Metafora a parte, non entro nel merito delle scelte (a dire il vero, dei decreti) del Governo. Non ho gli strumenti per farlo. Ho cercato di comprendere il senso della scelta sorprendente del Regno Unito, in termini di strategia nella ‘lotta al virus’, ritenendola una scelta politica legittima; ripeto, non giusta o sbagliata (questo lo deciderà l’esito) ma legittima. Pare ci sia un ripensamento, che probabilmente è più una messa a punto più precisa della strategia, da molti intesa come una macellazione darwiniana, un ‘non fare niente’, cosa questa sì impensabile, anche per un personaggio discutibile come BoJo. Poi costui deciderà se essere governo che governa la volontà popolare o essere esecutivo che esegue la volontà popolare. Vedremo anche questa scelta.

Ma torno alla sottile differenza tra salute e salvezza. In questi giorni, sto rileggendo il Dialogo della salute, di Carlo Michelstaedter, il filosofo sul quale ho scritto la mia tesi di laurea, in filosofia morale. Nel dialogo, Carlo (giovanissimo) si interroga sul significato di salute e di salvezza, e si interroga sul senso della scelta tra salute e salvezza. Una scelta estrema, ovviamente, cui può essere chiamato l’uomo. L’uomo che sceglie è il persuaso, è colui che è consapevole del significato vero della propria umanità, del suo limite che è anche il suo orizzonte, della sua tragicità che è anche la sua bellezza.

Lui così conclude. Siamo a Gorizia, nel 1910.

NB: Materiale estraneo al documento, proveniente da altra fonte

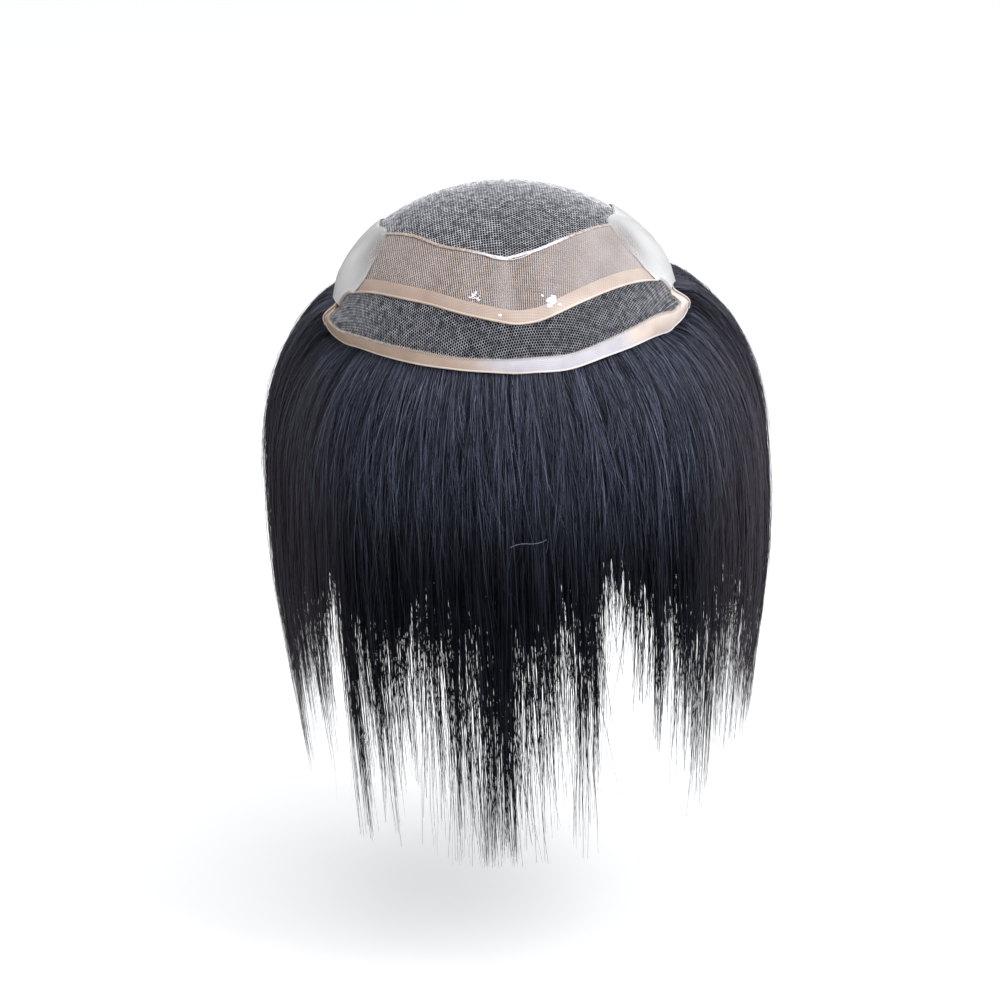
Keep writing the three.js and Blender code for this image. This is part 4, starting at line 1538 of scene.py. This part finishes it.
    def ribbons(
        self, sector: Sector, layer: Layer, count: int, random: np.random.Generator
    ) -> tuple[Shape, Array]:
        """The ribbons of one layer of a sector.

        Args:
            sector: The stretch of the hair that they hang in.
            layer: How they hang.
            count: How many there are.
            random: Draws what differs from one to the next.

        Returns:
            Their shape, and the shade of each of its points, painted glints and painted shade included.
        """
        steps = layer.points
        column = (count, 1)
        root = random.uniform(sector.start + 0.1, sector.end - 0.1, count)
        reach = np.array(layer.reach)[::-1]
        end = np.interp(random.uniform(0, 1, count), reach[:, 0], reach[:, 1])
        bounds = self.uneven(sector, layer.lock, random)
        lock = np.searchsorted(bounds, root) - 1
        tuft = blend(bounds[lock], bounds[lock + 1], 0.5)
        longer = random.uniform(0.82, 1.12, len(bounds))[lock]
        local = self.length_at(root)
        end = np.where(end > layer.steady, np.minimum(1, end * blend(1, longer * local, layer.varied)), end)
        along = np.linspace(0, 1, steps)[None]
        fall = end[:, None] * along
        base = np.broadcast_to(root[:, None], fall.shape)
        lock_azimuth, short, ridge = self.gathered(sector, base, fall)
        hold = random.uniform(0.1, 0.6, column)
        pull = random.uniform(*layer.pull, column) * smooth(0.15, 1.0, fall / 0.8)
        azimuth = blend(base, lock_azimuth, hold)
        azimuth = azimuth + pull * (tuft - root)[:, None]
        clumps = self.uneven(sector, (0.6, 2.4), random)
        clump = np.searchsorted(clumps, root) - 1
        fine = blend(clumps[clump], clumps[clump + 1], 0.5) + random.normal(0, 0.12, count)
        drawn = 0.75 * random.uniform(0, 1, column) * smooth(0.2, 1, along)
        azimuth = azimuth + drawn * (fine - root)[:, None]
        swing = random.normal(0, 1, column) * layer.swing
        swing = swing * np.where(random.uniform(0, 1, column) < 0.08, 3, 1)
        azimuth = azimuth + swing * fall
        curled = np.where(random.uniform(0, 1, column) < 0.2, 4.0, 1.0)
        hook = random.normal(0, 1, column) * layer.hook * curled * smooth(0.55, 1.2, along)
        turns = random.uniform(0.7, 2.2, column)
        phase = random.uniform(0, 1, column)
        wave = layer.wave * np.sin(2 * np.pi * (turns * fall * 3 + phase)) * smooth(0.1, 0.8, fall)
        azimuth = azimuth + hook + wave
        depth = blend(layer.depth[0], layer.depth[1], random.uniform(0, 1, column) ** 1.4)
        depth = depth + layer.lifted * random.uniform(0, 1, column) * smooth(0.4, 1, along)
        depth = depth + 0.08 * np.sin(2 * np.pi * (fall * 2 + phase)) * smooth(0.02, 0.2, fall)
        path = self.falling(azimuth, fall, depth, ridge)
        path[..., 2] += short * hold
        phi = np.radians(azimuth)
        across = np.stack([np.cos(phi), np.sin(phi), np.zeros_like(phi)], -1)
        outward = np.stack([np.sin(phi), -np.cos(phi), np.zeros_like(phi)], -1)
        tone, turn = self.wisps(sector, root, random)
        twist = 0.7 * turn[:, None] + random.uniform(-0.4, 0.4, column) + 0.4 * np.sin(4 * fall + 6 * phase)
        flat_way = across * np.cos(twist)[..., None] + outward * np.sin(twist)[..., None]
        width = layer.width * random.uniform(0.7, 1.3, column) * (1 - 0.7 * along**3)
        sides = [path + sign * flat_way * width[..., None] / 2 for sign in (-1, 1)]
        number = np.arange(count * steps * 2).reshape(count, steps, 2)
        cells = np.stack([number[:, :-1, 0], number[:, 1:, 0], number[:, 1:, 1], number[:, :-1, 1]], -1)
        tone = (0.35 * tone + 0.65 * random.uniform(0, 1, count))[:, None] ** 2.8
        # Painted light: short painted highlights along each strand, and painted shade that darkens the
        # strands lower down the fall.
        glints = 1 + 0.5 * np.sin(2 * np.pi * (turns * fall * 9 + phase))
        lit = glints * (1 - 0.75 * smooth(0.18, 0.42, fall))
        shade = blend(*layer.shade, tone) * np.repeat(lit, 2, axis=1)
        return Shape(np.stack(sides, 2).reshape(-1, 3), quads(cells.reshape(-1, 4))), shade.ravel()

    def wisps(self, sector: Sector, root: Array, random: np.random.Generator) -> tuple[Array, Array]:
        """The tone, from 0 to 1, and the turn, from -1 to 1, that neighbouring strands share."""
        bounds = self.uneven(sector, (0.1, 0.4), random)
        wisp = np.searchsorted(bounds, root) - 1
        return random.uniform(0, 1, len(bounds))[wisp], random.uniform(-1, 1, len(bounds))[wisp]

    @staticmethod
    def uneven(sector: Sector, widths: Row, random: np.random.Generator) -> Array:
        """Azimuths that split a sector into parts of uneven widths."""
        count = int((sector.end - sector.start) / widths[0]) + 2
        return sector.start + np.concatenate([[0], np.cumsum(random.uniform(*widths, count))])


@dataclass(frozen=True)
class Softbox:
    """A square light."""

    name: str
    azimuth: float
    elevation: float
    distance: float
    size: float
    power: float
    colour: Colour = (1.0, 1.0, 1.0)


@dataclass
class Studio:
    """A pale floor, soft lights and the camera."""

    floor: float = -0.34
    floor_size: float = 14.0
    target: Row = (-0.0052, 0.0, -0.1377)
    azimuth: float = -2.0
    elevation: float = 19.8
    roll: float = -2.01
    distance: float = 1.96
    lens: float = 159.4
    boxes: tuple[Softbox, ...] = (
        Softbox("front_softbox", 57.0, 38.0, 1.3, 0.7, 13.0, (0.95, 0.97, 1.0)),
        Softbox("top_softbox", 0.0, 80.0, 1.1, 0.9, 5.0),
    )

    def build(self) -> None:
        """Sets the stage."""
        Bench.clear()
        bpy.ops.mesh.primitive_plane_add(size=self.floor_size, location=(0, 0, self.floor))
        floor = bpy.context.object
        floor.name = "studio_floor"
        nodes = Nodes("pale floor")
        nodes.set(Roughness=0.9, Specular_IOR_Level=0.0, Base_Color=(0.94, 0.94, 0.94))
        nodes.set(Emission_Color=(1.0, 1.0, 1.0), Emission_Strength=0.09)
        floor.data.materials.append(nodes.material)
        floor.visible_glossy = False
        self.sky()
        for box in self.boxes:
            self.light(box)
        self.camera()
        bpy.context.scene.view_settings.view_transform = "Standard"

    @staticmethod
    def sky() -> None:
        """A pale surround, dimmer below the horizon."""
        world = bpy.data.worlds.new("pale surround")
        bpy.context.scene.world = world
        world.use_nodes = True
        tree = world.node_tree
        background = tree.nodes["Background"]
        where = tree.nodes.new("ShaderNodeTexCoord").outputs["Generated"]
        height = tree.nodes.new("ShaderNodeSeparateXYZ")
        ramp = tree.nodes.new("ShaderNodeValToRGB")
        ramp.color_ramp.elements[0].position = 0.0
        ramp.color_ramp.elements[0].color = (0.10, 0.10, 0.11, 1)
        ramp.color_ramp.elements[1].position = 0.25
        ramp.color_ramp.elements[1].color = (0.97, 0.98, 1.0, 1)
        tree.links.new(where, height.inputs["Vector"])
        tree.links.new(height.outputs["Z"], ramp.inputs["Fac"])
        tree.links.new(ramp.outputs["Color"], background.inputs["Color"])
        background.inputs["Strength"].default_value = 0.92

    def light(self, box: Softbox) -> None:
        """Hangs one softbox, aimed at the hairpiece."""
        phi, rise = np.radians(box.azimuth), np.radians(box.elevation)
        away = np.array([np.sin(phi) * np.cos(rise), -np.cos(phi) * np.cos(rise), np.sin(rise)])
        data = bpy.data.lights.new(box.name, "AREA")
        data.size = box.size
        data.energy = box.power
        data.color = box.colour
        light = bpy.data.objects.new(box.name, data)
        light.matrix_world = self.facing(np.array(self.target), away, box.distance, 0.0)
        bpy.context.scene.collection.objects.link(light)

    @staticmethod
    def facing(target: Array, back: Array, distance: float, roll: float) -> Matrix:
        """The placing of something that looks at a target from a distance."""
        right = unit(np.cross([0, 0, 1], back))
        up = np.cross(back, right)
        turned = right * np.cos(roll) + up * np.sin(roll)
        raised = -right * np.sin(roll) + up * np.cos(roll)
        placing = np.eye(4)
        placing[:3, 0], placing[:3, 1], placing[:3, 2] = turned, raised, back
        placing[:3, 3] = target + back * distance
        return Matrix(placing.tolist())

    def camera(self) -> None:
        """The camera at the height and tilt of a seated viewer."""
        phi, rise = np.radians(self.azimuth), np.radians(self.elevation)
        back = np.array([np.sin(phi) * np.cos(rise), -np.cos(phi) * np.cos(rise), np.sin(rise)])
        data = bpy.data.cameras.new("camera")
        data.lens = self.lens
        data.sensor_width = 36.0
        camera = bpy.data.objects.new("camera", data)
        camera.matrix_world = self.facing(np.array(self.target), back, self.distance, np.radians(self.roll))
        bpy.context.scene.collection.objects.link(camera)
        bpy.context.scene.camera = camera


def main() -> None:
    """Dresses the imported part."""
    logging.basicConfig(level=logging.INFO, format="%(message)s")
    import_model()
    Studio().build()
    CrownPanel().build()
    GauzeBand().build()
    GauzeHem().build()
    FrontLace().build()
    EdgeStrip().build()
    ClearFilm().build()
    Hair().build(HairFinish())


if __name__ == "__main__":
    main()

Egli [il persuaso] guarda in faccia la morte e dà vita ai cadaveri che lo attorniano. E la sua fermezza è una via vertiginosa agli altri che sono nella corrente, e l’oscurità per lui si fende in una scia luminosa. Questo è il lampo che rompe la nebbia. E la morte, come la vita, di fronte a lui è senz’armi, che non chiede la vita e non teme la morte: ma con le parole della nebbia – vita morte, più e meno, prima e dopo, non puoi parlare di lui che nel punto della salute consistendo ha vissuto la bella morte.

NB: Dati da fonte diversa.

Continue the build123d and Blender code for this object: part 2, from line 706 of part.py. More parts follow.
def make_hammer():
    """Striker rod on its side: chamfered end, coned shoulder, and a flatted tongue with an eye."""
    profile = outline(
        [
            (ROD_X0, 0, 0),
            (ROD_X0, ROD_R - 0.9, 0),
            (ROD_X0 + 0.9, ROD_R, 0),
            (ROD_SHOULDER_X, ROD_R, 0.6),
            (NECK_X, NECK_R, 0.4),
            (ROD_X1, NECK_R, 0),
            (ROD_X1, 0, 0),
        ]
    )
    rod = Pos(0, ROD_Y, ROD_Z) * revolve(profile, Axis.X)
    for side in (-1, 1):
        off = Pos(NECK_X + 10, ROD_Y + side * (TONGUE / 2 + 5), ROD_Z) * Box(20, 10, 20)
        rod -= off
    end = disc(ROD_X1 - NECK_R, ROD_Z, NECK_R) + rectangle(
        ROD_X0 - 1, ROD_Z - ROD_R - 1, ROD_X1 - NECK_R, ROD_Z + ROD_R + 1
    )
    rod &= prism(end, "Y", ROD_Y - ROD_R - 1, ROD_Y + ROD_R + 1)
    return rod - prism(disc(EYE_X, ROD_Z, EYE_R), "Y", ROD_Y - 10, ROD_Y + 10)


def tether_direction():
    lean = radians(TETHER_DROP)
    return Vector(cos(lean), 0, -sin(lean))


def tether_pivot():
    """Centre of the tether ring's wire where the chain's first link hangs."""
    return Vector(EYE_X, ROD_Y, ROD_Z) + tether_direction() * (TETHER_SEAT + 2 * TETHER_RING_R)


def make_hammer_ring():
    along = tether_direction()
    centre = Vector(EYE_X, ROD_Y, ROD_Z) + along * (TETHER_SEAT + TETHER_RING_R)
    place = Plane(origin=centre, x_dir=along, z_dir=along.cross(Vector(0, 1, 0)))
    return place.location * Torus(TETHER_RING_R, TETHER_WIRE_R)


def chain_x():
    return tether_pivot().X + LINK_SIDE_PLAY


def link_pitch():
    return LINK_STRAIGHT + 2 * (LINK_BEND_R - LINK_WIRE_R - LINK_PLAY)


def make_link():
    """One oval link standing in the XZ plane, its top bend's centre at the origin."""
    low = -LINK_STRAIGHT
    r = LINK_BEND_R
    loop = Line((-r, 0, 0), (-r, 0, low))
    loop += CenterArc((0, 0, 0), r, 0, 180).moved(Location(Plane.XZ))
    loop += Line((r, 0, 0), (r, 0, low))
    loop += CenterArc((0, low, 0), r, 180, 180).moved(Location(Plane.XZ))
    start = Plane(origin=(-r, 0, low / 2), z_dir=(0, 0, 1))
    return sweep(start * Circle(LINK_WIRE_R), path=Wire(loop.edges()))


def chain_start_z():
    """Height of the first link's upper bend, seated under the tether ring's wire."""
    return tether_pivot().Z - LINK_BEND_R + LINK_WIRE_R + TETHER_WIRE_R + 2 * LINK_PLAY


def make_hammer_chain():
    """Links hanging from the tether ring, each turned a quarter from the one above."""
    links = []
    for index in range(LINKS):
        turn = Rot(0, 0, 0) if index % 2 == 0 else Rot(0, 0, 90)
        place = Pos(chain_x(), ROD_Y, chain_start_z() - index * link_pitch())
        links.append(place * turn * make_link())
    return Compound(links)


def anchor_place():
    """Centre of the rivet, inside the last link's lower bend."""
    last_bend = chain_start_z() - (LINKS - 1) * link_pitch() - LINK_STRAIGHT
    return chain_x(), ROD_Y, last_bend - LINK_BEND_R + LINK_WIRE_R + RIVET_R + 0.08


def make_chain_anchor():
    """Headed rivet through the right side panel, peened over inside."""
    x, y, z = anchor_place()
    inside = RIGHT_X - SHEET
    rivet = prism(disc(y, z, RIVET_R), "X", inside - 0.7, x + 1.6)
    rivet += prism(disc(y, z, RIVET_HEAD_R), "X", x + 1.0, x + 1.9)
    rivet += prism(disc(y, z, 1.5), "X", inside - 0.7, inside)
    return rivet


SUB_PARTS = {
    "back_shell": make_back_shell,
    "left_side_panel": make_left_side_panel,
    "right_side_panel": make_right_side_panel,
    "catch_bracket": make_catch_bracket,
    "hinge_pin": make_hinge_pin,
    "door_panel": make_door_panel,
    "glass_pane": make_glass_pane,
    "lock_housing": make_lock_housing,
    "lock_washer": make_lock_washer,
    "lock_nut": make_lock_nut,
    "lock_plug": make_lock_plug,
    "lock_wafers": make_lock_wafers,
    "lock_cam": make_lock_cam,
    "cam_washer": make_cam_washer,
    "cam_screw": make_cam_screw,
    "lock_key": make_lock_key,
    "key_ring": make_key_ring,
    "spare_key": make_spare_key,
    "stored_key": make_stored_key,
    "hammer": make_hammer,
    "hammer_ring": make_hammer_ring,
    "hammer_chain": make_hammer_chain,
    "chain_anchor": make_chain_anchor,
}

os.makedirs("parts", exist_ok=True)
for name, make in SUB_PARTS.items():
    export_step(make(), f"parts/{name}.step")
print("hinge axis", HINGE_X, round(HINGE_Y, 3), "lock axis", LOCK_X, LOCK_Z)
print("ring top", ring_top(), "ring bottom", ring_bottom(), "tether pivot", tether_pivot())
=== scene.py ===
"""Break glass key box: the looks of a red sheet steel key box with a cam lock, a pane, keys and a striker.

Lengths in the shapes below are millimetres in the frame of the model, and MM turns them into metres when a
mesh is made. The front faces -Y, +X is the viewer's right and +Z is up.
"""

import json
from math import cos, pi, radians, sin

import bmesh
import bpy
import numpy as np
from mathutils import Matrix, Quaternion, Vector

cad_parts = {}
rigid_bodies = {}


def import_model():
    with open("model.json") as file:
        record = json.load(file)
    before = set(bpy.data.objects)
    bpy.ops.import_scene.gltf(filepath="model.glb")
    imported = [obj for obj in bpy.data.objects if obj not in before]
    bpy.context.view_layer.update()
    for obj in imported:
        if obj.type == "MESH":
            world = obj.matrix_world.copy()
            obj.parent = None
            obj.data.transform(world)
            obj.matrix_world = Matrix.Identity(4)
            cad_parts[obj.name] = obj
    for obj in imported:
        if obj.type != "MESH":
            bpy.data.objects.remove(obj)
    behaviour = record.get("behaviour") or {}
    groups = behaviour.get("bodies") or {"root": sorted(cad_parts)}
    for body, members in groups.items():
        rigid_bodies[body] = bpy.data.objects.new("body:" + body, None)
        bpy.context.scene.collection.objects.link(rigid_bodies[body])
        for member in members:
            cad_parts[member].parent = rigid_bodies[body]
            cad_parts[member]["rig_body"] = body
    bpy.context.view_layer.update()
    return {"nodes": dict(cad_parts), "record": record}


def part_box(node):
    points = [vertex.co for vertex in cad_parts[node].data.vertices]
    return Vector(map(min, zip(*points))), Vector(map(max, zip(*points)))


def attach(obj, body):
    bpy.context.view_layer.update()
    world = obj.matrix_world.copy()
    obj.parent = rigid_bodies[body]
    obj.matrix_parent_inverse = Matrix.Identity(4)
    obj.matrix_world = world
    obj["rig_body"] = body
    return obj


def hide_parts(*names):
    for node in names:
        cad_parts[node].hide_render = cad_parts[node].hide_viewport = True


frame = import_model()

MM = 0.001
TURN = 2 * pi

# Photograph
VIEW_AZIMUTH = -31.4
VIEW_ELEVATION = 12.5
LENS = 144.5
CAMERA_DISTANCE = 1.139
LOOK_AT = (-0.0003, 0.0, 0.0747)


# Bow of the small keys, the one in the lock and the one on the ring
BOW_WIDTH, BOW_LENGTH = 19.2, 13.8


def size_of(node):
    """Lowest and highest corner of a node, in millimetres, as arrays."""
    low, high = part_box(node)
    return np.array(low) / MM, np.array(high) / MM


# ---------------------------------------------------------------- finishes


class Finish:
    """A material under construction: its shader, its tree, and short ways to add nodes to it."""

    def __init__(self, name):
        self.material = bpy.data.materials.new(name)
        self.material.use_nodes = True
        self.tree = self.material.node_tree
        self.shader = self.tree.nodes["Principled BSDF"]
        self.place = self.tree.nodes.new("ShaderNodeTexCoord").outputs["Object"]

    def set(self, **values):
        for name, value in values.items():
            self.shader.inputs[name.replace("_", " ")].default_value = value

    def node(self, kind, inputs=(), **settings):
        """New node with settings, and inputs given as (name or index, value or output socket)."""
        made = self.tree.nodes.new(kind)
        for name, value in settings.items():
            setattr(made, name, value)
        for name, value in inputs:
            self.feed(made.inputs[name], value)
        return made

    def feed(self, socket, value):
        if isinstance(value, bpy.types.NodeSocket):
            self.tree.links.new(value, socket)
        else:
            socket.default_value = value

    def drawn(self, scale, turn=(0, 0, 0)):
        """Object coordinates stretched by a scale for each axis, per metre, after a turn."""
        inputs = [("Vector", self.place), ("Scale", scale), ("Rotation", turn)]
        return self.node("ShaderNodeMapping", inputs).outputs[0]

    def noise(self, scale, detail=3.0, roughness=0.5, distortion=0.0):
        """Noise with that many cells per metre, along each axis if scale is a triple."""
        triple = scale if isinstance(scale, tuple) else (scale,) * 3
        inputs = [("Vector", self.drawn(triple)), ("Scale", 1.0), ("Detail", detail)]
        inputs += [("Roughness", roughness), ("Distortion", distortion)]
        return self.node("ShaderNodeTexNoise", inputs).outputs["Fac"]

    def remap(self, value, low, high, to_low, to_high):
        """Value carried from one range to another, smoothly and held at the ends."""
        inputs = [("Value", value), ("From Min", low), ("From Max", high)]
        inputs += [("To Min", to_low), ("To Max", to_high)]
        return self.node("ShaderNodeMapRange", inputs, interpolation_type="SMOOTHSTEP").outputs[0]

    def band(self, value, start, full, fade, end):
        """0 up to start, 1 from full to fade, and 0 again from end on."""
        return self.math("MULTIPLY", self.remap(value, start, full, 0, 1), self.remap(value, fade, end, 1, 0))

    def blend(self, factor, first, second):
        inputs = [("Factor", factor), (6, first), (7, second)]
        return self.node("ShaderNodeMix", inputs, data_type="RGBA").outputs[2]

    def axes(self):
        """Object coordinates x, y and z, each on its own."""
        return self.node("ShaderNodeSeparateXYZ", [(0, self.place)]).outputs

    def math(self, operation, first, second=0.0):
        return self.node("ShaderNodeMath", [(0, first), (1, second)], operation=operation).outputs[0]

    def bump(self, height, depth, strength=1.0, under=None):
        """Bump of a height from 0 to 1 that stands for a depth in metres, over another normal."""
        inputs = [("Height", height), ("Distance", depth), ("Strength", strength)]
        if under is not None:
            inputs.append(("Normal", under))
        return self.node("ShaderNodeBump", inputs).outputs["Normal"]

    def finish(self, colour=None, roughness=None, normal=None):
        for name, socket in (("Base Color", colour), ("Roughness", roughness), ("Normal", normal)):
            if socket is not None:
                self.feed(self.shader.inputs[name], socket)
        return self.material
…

É una chiosa devastante, senza scampo, di una profondità non umana. Sono vent’anni, da quando la lessi per la prima volta, che ci medito. Nell’ipotesi più remota e terribile, dovremo decidere.

In questo momento, la mia salute pare custodita in casa, spero. La mia salvezza, in questo momento, è continuare a riflettere, a cercare di capire, a scrivere.